→ THE REQUEST:
In the listing below, locate the lines that hold the string "Output". Copy those lines.
────────────────
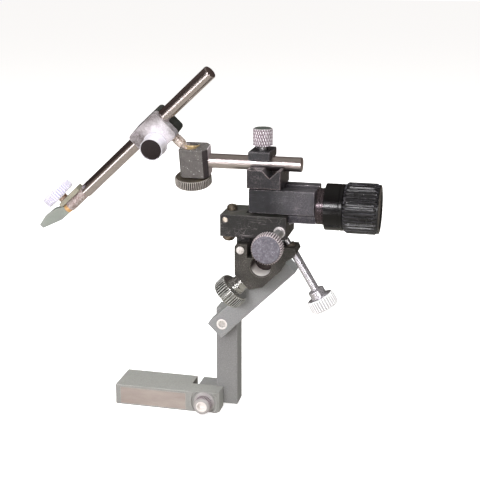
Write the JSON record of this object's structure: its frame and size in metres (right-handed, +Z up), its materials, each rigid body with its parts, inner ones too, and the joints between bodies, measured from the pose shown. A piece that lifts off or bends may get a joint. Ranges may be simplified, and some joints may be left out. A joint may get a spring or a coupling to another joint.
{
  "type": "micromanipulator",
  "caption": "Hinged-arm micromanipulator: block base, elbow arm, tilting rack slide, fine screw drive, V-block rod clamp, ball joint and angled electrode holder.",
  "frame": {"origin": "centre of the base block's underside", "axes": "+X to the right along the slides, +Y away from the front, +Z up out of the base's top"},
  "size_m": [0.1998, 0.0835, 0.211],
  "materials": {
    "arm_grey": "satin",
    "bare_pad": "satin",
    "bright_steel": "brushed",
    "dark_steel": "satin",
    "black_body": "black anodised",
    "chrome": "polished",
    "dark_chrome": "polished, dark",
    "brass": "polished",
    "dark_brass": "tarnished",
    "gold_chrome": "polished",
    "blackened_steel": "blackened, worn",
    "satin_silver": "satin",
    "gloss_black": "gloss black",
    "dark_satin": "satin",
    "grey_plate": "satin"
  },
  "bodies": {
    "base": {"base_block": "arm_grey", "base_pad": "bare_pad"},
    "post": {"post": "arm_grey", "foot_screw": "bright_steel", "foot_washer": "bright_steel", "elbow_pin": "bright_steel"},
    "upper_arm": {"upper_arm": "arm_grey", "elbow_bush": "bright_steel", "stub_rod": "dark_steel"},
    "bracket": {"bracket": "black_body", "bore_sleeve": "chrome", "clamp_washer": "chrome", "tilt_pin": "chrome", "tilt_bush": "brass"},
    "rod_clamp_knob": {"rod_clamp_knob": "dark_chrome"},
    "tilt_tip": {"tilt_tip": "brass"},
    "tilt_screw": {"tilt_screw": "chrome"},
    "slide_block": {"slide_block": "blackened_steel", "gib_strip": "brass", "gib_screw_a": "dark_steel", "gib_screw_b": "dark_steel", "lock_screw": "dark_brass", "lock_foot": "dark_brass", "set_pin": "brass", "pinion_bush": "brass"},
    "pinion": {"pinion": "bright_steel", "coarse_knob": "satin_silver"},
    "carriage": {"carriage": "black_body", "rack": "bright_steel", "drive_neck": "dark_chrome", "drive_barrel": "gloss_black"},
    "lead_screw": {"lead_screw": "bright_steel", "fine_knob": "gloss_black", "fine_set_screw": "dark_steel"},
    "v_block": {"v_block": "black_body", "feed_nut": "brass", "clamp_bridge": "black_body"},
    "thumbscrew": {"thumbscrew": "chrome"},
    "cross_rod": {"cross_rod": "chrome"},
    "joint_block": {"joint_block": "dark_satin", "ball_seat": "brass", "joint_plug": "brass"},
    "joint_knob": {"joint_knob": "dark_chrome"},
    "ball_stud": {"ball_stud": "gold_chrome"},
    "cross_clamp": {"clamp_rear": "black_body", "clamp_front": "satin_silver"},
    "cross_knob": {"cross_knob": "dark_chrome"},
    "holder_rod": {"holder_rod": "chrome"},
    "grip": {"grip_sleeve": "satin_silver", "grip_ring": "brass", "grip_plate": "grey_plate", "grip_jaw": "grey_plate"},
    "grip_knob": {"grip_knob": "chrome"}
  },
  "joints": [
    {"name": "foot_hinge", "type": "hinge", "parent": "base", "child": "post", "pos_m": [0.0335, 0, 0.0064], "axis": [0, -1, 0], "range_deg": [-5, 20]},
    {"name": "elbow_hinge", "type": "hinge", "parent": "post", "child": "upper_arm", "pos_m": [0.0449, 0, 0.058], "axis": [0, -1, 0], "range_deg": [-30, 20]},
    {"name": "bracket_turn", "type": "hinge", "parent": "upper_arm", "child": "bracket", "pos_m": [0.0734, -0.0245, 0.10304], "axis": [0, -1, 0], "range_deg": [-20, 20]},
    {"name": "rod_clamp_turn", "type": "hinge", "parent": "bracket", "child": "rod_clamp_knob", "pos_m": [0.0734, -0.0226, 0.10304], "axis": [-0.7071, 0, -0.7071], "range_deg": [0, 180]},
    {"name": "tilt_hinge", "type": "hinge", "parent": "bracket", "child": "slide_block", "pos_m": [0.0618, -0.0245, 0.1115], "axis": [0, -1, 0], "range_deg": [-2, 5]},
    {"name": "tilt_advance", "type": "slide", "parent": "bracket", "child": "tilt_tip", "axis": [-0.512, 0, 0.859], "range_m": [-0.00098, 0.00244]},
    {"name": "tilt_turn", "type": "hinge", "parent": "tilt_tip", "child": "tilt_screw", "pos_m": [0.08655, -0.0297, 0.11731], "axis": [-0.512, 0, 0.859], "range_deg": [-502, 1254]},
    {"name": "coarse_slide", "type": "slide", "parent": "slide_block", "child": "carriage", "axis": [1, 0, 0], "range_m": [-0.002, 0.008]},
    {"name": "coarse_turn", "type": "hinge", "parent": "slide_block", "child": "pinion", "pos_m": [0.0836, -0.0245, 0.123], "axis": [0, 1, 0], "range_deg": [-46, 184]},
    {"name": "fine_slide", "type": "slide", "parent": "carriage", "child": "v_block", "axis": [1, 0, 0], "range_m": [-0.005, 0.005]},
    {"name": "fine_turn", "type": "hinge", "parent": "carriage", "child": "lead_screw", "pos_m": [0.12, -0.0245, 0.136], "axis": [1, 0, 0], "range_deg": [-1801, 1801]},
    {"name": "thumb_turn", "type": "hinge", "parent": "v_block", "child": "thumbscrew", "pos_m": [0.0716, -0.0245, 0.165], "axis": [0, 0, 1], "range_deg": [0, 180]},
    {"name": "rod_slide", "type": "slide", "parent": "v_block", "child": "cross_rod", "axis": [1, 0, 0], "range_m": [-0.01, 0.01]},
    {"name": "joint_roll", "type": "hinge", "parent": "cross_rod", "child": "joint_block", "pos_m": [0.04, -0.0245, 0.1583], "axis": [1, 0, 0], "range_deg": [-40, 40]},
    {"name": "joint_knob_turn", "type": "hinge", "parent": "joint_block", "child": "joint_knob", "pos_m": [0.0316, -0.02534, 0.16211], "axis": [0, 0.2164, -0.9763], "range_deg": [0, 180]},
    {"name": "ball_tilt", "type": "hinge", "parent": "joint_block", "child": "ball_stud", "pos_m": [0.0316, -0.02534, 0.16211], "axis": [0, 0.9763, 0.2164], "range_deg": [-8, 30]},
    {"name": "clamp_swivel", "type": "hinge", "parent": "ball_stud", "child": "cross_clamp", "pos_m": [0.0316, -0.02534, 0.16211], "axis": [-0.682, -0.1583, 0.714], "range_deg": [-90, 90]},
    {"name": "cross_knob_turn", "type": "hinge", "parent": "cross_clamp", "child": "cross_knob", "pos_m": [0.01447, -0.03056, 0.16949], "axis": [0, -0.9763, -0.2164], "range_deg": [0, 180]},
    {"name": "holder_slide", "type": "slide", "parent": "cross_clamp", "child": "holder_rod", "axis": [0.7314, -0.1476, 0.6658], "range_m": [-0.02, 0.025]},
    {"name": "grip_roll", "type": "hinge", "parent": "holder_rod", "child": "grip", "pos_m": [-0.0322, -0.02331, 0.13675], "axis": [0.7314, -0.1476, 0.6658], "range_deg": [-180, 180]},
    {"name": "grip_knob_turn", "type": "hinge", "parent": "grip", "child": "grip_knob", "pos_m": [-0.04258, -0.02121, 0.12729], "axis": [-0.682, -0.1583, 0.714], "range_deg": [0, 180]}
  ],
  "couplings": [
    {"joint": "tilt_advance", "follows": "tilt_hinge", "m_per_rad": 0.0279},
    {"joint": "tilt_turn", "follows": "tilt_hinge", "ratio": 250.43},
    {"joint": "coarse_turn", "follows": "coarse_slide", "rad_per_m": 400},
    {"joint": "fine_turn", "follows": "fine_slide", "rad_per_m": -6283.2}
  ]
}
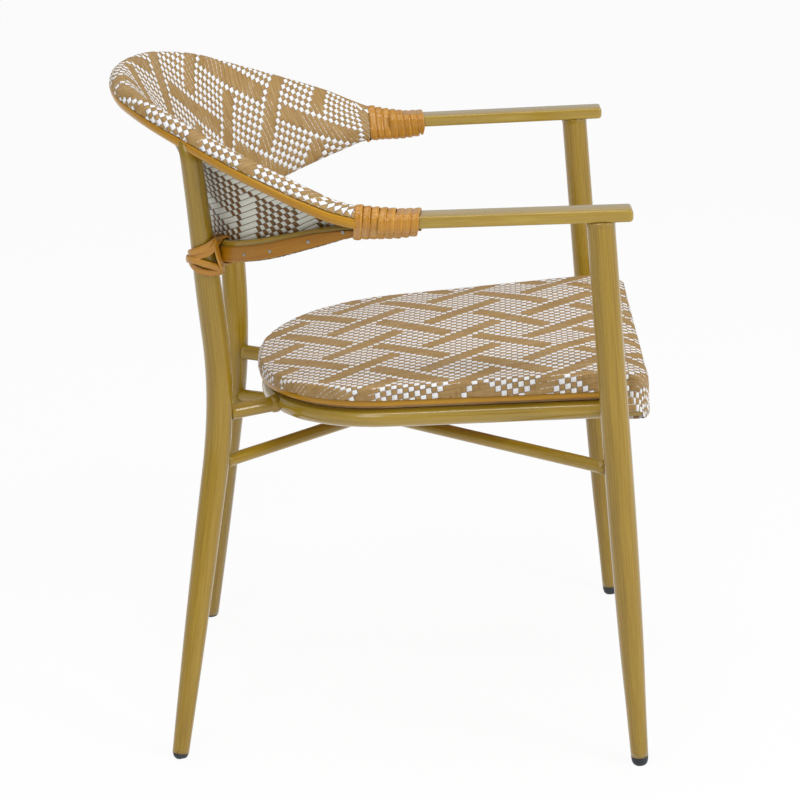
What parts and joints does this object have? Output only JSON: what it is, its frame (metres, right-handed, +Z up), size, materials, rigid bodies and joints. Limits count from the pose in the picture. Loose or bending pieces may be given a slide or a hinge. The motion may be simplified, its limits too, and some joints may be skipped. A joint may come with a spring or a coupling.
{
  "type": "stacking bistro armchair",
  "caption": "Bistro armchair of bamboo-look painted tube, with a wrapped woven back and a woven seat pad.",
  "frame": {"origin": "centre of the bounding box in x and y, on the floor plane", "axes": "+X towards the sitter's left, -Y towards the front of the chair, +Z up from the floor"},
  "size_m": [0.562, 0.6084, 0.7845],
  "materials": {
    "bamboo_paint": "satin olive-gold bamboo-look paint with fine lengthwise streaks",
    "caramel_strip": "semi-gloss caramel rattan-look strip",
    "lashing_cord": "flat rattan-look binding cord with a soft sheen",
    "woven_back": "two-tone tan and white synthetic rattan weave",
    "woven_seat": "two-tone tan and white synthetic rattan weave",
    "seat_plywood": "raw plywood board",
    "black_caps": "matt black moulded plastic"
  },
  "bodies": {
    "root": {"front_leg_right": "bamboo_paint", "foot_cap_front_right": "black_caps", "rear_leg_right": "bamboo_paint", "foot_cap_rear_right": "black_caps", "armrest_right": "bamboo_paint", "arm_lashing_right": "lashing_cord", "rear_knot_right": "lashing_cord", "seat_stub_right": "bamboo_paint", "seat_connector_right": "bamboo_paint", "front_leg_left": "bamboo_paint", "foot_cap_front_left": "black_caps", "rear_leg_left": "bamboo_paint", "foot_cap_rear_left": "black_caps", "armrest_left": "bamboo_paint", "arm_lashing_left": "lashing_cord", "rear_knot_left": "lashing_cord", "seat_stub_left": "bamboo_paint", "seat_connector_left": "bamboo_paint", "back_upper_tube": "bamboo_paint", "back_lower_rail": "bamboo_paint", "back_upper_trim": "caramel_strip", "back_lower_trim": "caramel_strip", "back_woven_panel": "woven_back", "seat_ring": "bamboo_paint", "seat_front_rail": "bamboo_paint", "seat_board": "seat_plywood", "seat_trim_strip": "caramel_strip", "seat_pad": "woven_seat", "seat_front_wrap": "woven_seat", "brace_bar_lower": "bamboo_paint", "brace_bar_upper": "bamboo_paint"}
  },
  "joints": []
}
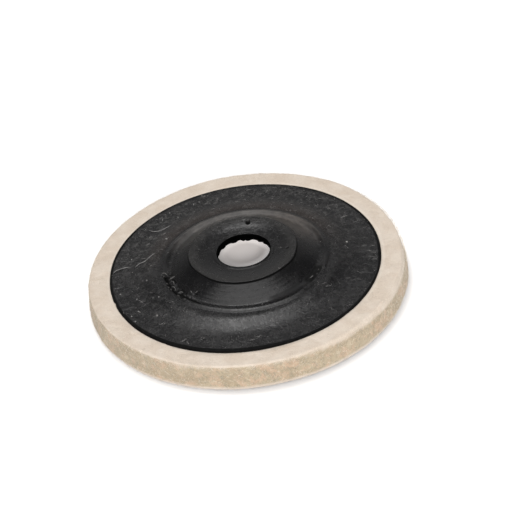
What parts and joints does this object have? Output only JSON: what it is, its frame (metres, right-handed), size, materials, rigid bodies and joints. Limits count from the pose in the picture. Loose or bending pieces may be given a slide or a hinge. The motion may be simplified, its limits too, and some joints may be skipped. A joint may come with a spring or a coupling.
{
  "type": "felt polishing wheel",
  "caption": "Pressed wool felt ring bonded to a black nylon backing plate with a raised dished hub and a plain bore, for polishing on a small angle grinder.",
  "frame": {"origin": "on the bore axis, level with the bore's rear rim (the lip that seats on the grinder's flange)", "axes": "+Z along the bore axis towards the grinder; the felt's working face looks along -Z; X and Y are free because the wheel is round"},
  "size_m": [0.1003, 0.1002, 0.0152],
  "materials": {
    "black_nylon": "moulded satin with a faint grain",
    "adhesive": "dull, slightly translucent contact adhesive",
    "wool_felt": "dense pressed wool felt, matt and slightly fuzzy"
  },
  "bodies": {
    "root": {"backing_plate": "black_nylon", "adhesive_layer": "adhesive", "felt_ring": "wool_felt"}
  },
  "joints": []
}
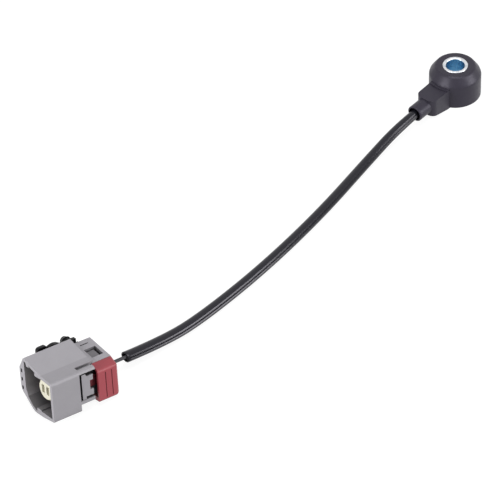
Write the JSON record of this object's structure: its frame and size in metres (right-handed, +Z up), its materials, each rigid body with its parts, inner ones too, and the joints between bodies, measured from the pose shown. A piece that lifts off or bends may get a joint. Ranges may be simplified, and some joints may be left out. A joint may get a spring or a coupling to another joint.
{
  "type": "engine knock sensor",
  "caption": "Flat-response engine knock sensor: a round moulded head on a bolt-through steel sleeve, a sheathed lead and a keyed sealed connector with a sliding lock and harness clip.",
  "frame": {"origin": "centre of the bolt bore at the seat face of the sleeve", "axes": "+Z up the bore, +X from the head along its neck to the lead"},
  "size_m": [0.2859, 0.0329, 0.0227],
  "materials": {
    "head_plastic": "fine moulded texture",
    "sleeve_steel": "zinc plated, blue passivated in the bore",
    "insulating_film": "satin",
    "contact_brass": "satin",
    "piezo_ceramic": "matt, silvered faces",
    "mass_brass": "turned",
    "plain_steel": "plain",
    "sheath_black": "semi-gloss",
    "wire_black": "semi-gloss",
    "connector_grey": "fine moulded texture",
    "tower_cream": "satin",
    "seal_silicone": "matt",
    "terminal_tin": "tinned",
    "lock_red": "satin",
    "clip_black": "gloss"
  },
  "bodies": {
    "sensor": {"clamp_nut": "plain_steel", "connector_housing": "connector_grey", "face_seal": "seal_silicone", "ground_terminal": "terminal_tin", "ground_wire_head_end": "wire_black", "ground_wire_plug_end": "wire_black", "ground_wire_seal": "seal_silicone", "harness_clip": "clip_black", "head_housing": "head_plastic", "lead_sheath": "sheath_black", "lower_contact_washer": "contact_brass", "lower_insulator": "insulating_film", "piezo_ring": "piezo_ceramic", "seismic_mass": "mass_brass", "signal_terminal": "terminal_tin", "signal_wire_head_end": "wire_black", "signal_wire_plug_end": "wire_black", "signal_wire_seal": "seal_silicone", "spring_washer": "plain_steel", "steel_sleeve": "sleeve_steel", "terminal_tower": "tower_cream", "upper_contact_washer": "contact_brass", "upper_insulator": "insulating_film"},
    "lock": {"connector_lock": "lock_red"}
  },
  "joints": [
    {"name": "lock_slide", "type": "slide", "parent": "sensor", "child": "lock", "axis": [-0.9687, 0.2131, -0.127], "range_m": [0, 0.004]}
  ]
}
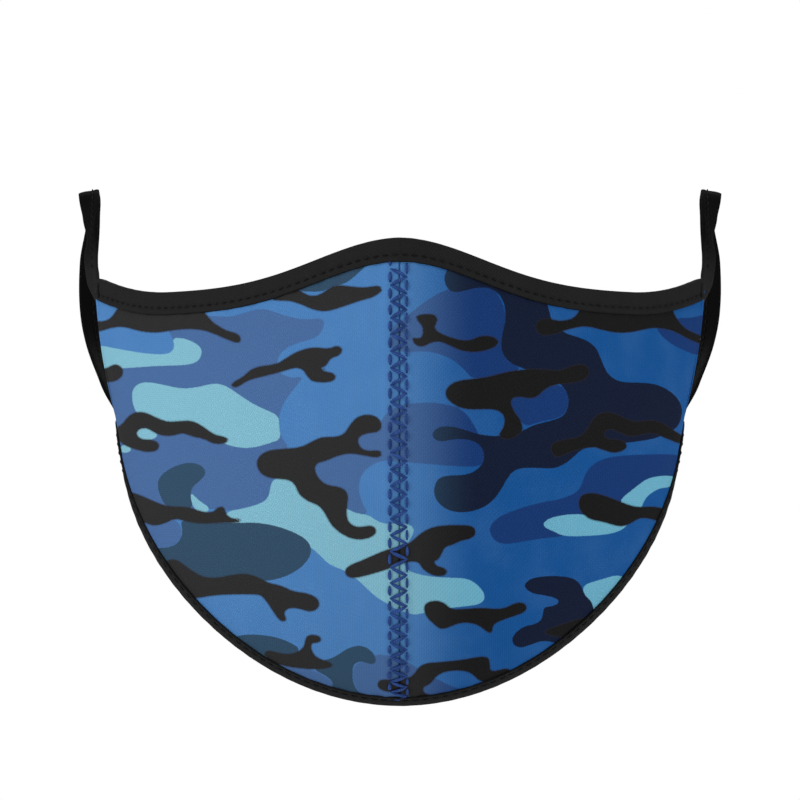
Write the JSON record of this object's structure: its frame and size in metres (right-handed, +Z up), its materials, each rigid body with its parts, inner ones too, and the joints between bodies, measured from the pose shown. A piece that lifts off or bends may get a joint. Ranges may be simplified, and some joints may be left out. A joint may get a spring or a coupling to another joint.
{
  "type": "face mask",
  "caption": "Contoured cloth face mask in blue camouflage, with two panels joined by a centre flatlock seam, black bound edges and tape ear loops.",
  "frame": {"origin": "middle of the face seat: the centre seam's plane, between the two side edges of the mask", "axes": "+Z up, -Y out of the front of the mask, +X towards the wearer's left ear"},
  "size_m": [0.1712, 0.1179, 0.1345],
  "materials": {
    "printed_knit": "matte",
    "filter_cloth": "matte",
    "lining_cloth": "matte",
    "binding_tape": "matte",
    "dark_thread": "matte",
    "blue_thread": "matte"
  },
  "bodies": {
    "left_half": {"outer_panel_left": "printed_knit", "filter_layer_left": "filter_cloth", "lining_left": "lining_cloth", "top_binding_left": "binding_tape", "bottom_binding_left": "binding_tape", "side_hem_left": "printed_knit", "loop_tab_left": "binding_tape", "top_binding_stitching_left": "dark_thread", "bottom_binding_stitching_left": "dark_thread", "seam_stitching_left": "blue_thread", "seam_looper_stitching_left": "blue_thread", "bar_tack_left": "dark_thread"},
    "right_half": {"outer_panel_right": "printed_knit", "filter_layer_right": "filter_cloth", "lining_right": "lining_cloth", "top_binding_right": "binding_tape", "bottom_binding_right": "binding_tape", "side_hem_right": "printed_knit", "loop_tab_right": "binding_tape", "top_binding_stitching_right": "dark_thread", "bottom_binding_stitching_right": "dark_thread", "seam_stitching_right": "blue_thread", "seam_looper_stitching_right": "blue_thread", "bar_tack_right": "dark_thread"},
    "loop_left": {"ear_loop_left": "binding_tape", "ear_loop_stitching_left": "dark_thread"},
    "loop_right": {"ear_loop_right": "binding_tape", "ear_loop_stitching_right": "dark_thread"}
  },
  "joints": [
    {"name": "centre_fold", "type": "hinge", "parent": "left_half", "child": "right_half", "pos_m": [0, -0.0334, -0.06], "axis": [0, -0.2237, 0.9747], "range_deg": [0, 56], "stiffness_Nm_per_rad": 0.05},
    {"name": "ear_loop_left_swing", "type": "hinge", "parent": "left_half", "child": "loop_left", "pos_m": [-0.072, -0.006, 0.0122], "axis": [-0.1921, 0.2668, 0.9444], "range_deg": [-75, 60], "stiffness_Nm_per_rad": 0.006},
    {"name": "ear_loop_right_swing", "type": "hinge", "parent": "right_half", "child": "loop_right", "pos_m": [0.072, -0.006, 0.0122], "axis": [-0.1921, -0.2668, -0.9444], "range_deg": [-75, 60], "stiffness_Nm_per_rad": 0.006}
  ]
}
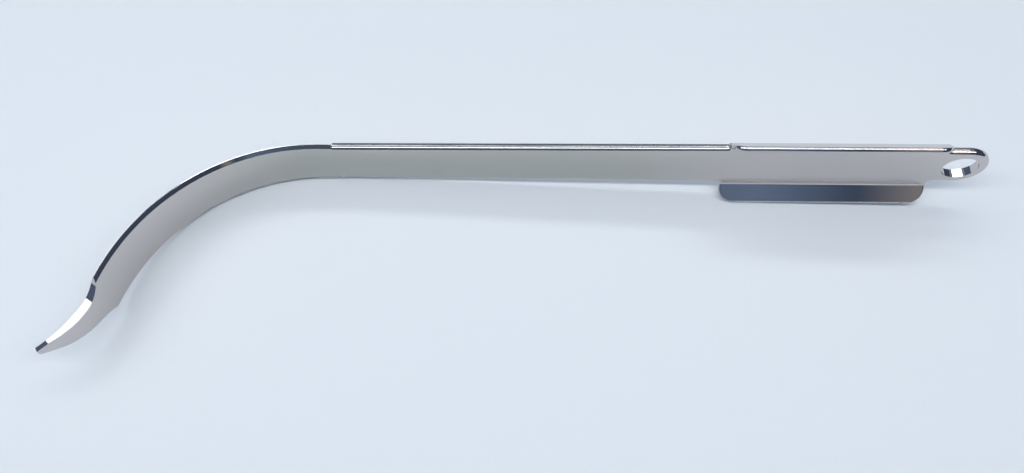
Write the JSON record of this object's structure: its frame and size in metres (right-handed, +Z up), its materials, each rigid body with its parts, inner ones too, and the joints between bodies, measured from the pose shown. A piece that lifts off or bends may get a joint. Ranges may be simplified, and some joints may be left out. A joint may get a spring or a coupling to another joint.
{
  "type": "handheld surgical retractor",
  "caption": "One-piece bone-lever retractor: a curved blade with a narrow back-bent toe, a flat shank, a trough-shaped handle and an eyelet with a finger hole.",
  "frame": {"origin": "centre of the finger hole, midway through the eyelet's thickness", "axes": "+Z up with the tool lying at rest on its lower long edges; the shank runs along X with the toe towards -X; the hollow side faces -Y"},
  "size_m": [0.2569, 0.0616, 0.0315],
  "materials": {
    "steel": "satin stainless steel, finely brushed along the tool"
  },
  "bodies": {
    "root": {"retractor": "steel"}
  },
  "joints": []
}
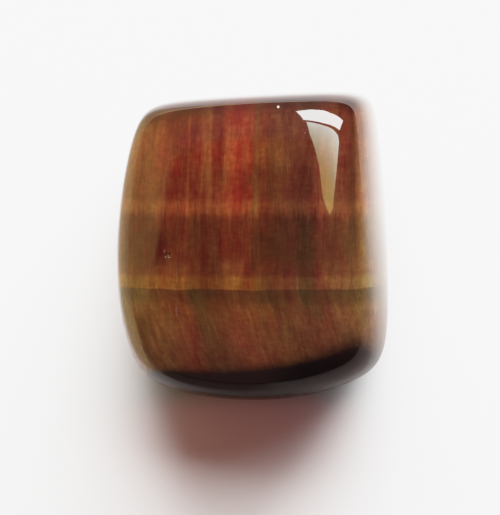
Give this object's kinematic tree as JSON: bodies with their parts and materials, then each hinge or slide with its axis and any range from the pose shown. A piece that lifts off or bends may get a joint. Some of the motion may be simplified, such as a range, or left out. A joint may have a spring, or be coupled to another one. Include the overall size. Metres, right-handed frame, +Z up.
────────────────
→ TASK RESULT:
What parts and joints does this object have? Output only JSON: what it is, its frame (metres, right-handed, +Z up), size, materials, rigid bodies and joints. Limits count from the pose in the picture. Loose or bending pieces may be given a slide or a hinge. The motion may be simplified, its limits too, and some joints may be skipped. A joint may come with a spring or a coupling.
What parts and joints does this object have? Output only JSON: what it is, its frame (metres, right-handed), size, materials, rigid bodies and joints. Limits count from the pose in the picture. Loose or bending pieces may be given a slide or a hinge. The motion may be simplified, its limits too, and some joints may be skipped. A joint may come with a spring or a coupling.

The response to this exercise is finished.